Fake It Until You Make It

Often, I have seen people burdened with a financial secret; something that they have not faced head-on or have been hiding from their families, and it leads to emotional overwhelm.

Over the last month, I have had several conversations with a successful career woman who has amassed credit card debt that she cannot pay off in full.  Though she has never been late or delinquent in paying her bills, the guilt and self-loathing she carries was keeping her stuck in place – paying the minimum or a little more when she could afford to do so.  She had no idea what her balances were on each and every card, nor did she know the rates she was paying.

When emotions run high, it is easy to be reflexive and ride the wave like a piece of Styrofoam in the ocean.  But if we can just believe we can control our emotions, then we can learn to manage our responses, according to Guy Winch, Ph.D. and author of “Why You Should Believe You Can Control Your Emotions.”

Winch explains that our natural response to troubling thoughts is to either distract ourselves or to suppress what we are feeling; neither response is useful.  Yet, the simple belief that we can have control over our emotions allows us to reframe the challenge as an opportunity and can “lessen the emotional impact” of the stressful situation.

While failing to manage emotions can harm your personal life, your financial health can also get compromised along the way, even if money hasn’t been an issue for you in the past.   It could look something like this:  Rather than face your dissatisfaction with your career advancement, you decide to renovate a perfectly good kitchen (distraction).   You take out a line of credit and that makes your monthly budget a little tight, but you push down those nagging feelings telling you to hold up on the remodel (suppression).

Money complicates emotions because it represents more than just currency.  It is the yardstick that measures success, status, and prestige.  It is easy to give the impression that you have more of it than you really do.  Fake it (cross your fingers) and hope you can make it.

Posting images of a successful life on FaceBook, Instagram or other social media outlets wouldn’t be as prevalent if we didn’t care how others see us.  Ironically, our emotional response to these social media posts is to feel bad about our own lives, which fuels the need to keep up (or at least pretend to).

In my opinion, the only thing worse than living life on a gerbil wheel is to live it on someone else’s gerbil wheel (and get into debt over it).
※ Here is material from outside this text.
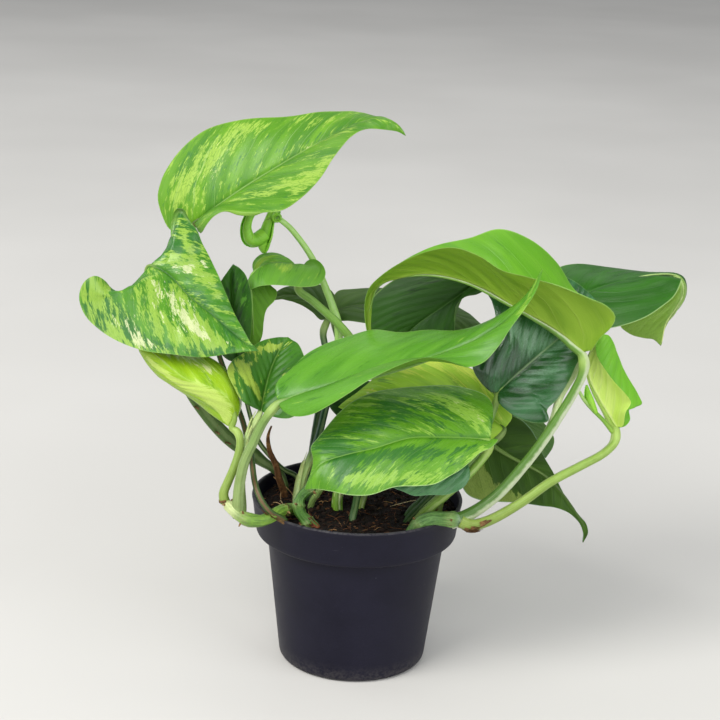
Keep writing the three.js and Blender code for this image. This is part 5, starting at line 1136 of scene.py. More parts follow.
def crumb_material(name, dark, mid, pale, share=0.5):
    """Crumbs differ from each other by the number that each carries in paint."""
    m = Mat(name)
    p = m.node("ShaderNodeTexCoord").outputs["Object"]
    r, g, b = m.xyz(m.attr("paint").outputs["Vector"])
    n = m.noise(p, 900.0, 3.0, 0.7)
    col = m.mix(m.ramp(r, 0.1, 0.8), C(*dark), C(*mid))
    col = m.mix(m.ramp(r, share + 0.2, 1.0), col, C(*pale))
    col = m.mix(m.mul(m.ramp(n, 0.4, 0.7), 0.5), col, m.mix(1.0, col, C(110, 100, 90), "MULTIPLY"))
    return m.surface(col, m.ramp(n, 0.3, 0.7, 0.7, 0.92), m.bump(n, 0.9, 0.0007), spec=0.25)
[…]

Though not my area of expertise, I wanted to help this woman find her way to higher ground.  I could not offer her credit counseling but I was able to help her get her emotions out of the way so she could move forward.  She was then inspired to speak with an expert on the topic and has called me to discuss her progress.  As I read the article by Dr. Winch, I was struck by the fact that she and I informally covered his five questions to find a silver lining and regulate emotions.  This is how we talked through her issue:

  1. What is the possible upside in this situation?   I will not allow myself to get into further debt.  I only go shopping for groceries.  I have stopped the bleeding and have made a plan to pay this off in four years.
  2. How can I use the situation to further another goal I might have?  I have wanted to look at my budget and dig into how I am spending my money and set aside something for retirement.  I will make a place in my budget now.  I am tired of only paying other people; I want to invest in myself.
  3. In what ways is the situation not as distressing as it first seemed?  When I sat down and listed all my card balances and then wrote down the interest rates I was paying, I was sick over it.  To continue what I was doing meant it would take decades to pay off the debt and it would cost me an additional $100K.  Now I won’t be wasting any more money.
  4. What would the situation look like if I took a different perspective?  Yes, I was irresponsible in my spending.  I am embarrassed I let it get to this.  But, I have been responsible in always paying my bills on time.  Now I will be proactive in paying it off sooner.  I am making it right and this will never happen again.
  5. What potential opportunities are there in the situation?  I want to explore why I have had an unhealthy relationship with money and fix it, which will also rebuild trust with my husband.  I want to educate my children about my mistakes, so they will make wise decisions with money.

At the time of our last conversation, her shame and guilt started to shift out of the way to make room for her more important work of fixing the situation.  Managing her emotions enabled her to make her own playbook, freeing her from paralysis.

She believes she can change this situation now; so do I.

Whether you are facing an imminent financial threat or realize that you have allowed day-to-day distractions to keep you from actively planning your financial future, these five questions can help you take control and not live at the mercy of your discomfort.

You can wring your hands over past mistakes and missed opportunities, or put them to work and make your own playbook.  Then, you can get busy going where it is you want to go.